## EXTRACTED ENTRIES
--- Begin ---

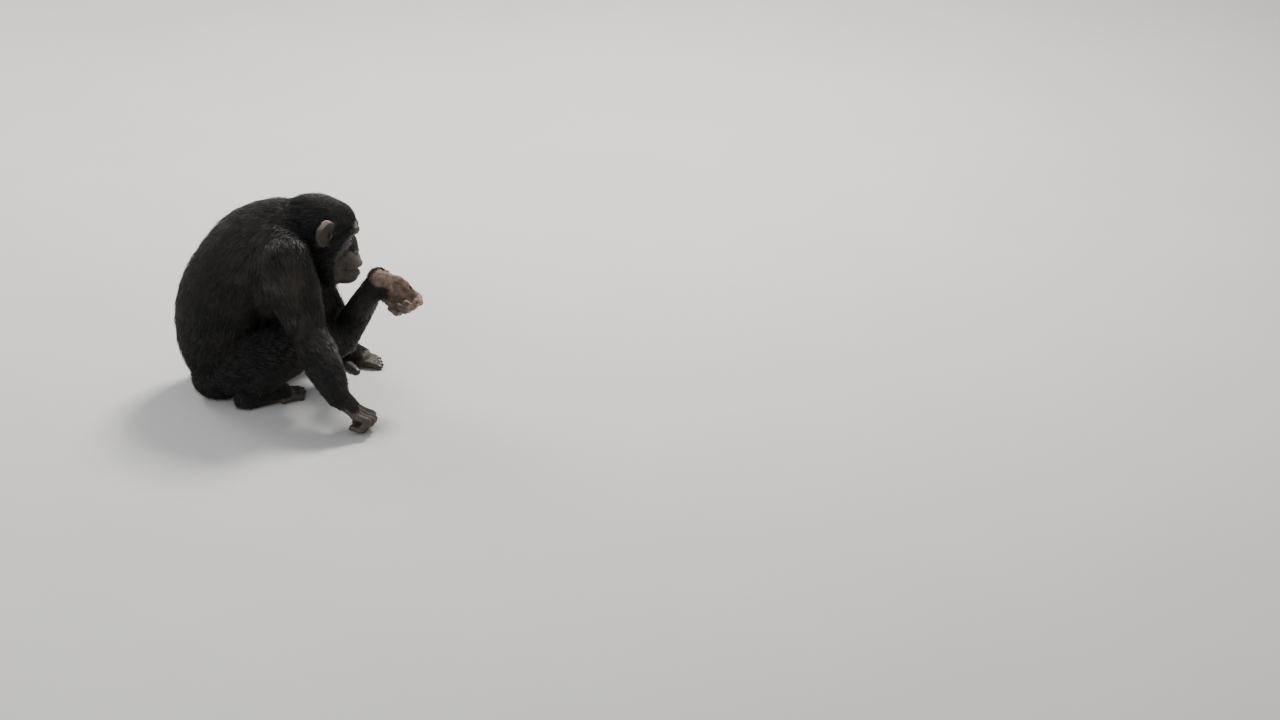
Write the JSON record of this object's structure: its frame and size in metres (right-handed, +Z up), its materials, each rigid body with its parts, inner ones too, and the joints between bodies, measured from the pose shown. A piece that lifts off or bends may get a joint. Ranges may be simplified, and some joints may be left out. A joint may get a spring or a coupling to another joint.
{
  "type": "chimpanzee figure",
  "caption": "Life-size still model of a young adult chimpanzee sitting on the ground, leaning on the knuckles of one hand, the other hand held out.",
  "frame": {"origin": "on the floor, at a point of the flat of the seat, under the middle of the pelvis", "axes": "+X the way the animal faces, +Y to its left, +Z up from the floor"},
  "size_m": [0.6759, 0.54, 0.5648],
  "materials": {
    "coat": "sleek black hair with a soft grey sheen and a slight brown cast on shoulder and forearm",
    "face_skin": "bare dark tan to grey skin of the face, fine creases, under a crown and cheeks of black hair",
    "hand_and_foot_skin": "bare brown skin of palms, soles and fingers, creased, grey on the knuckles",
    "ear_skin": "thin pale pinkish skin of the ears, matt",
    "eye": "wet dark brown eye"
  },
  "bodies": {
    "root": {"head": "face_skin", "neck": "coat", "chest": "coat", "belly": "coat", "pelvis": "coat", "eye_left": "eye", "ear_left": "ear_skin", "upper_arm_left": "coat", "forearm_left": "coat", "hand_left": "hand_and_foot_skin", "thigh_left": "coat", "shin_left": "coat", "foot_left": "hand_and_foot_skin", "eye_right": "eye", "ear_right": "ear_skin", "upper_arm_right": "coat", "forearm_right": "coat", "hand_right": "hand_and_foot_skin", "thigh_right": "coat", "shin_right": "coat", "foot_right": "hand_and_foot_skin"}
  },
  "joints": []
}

--- End ---
--- Begin ---

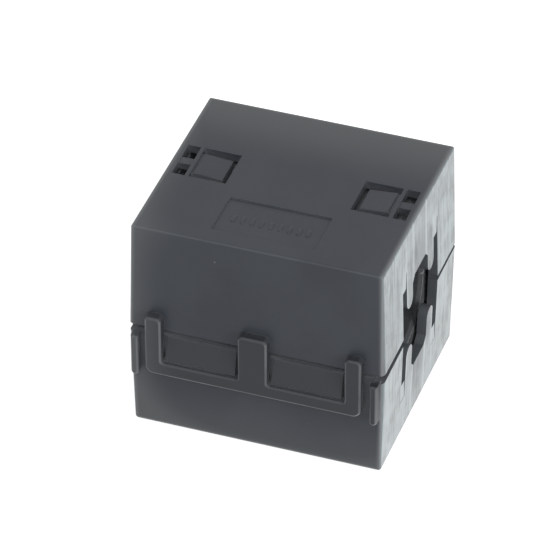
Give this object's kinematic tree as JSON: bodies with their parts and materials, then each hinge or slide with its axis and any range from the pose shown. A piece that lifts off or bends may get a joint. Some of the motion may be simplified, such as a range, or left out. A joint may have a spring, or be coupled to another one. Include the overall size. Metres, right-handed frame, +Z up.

--- End ---

## WHAT NEEDS TO BE DONE
Look through the records and gather every line containing "shown".

## WRITTEN ANSWER
Write the JSON record of this object's structure: its frame and size in metres (right-handed, +Z up), its materials, each rigid body with its parts, inner ones too, and the joints between bodies, measured from the pose shown. A piece that lifts off or bends may get a joint. Ranges may be simplified, and some joints may be left out. A joint may get a spring or a coupling to another joint.
Give this object's kinematic tree as JSON: bodies with their parts and materials, then each hinge or slide with its axis and any range from the pose shown. A piece that lifts off or bends may get a joint. Some of the motion may be simplified, such as a range, or left out. A joint may have a spring, or be coupled to another one. Include the overall size. Metres, right-handed frame, +Z up.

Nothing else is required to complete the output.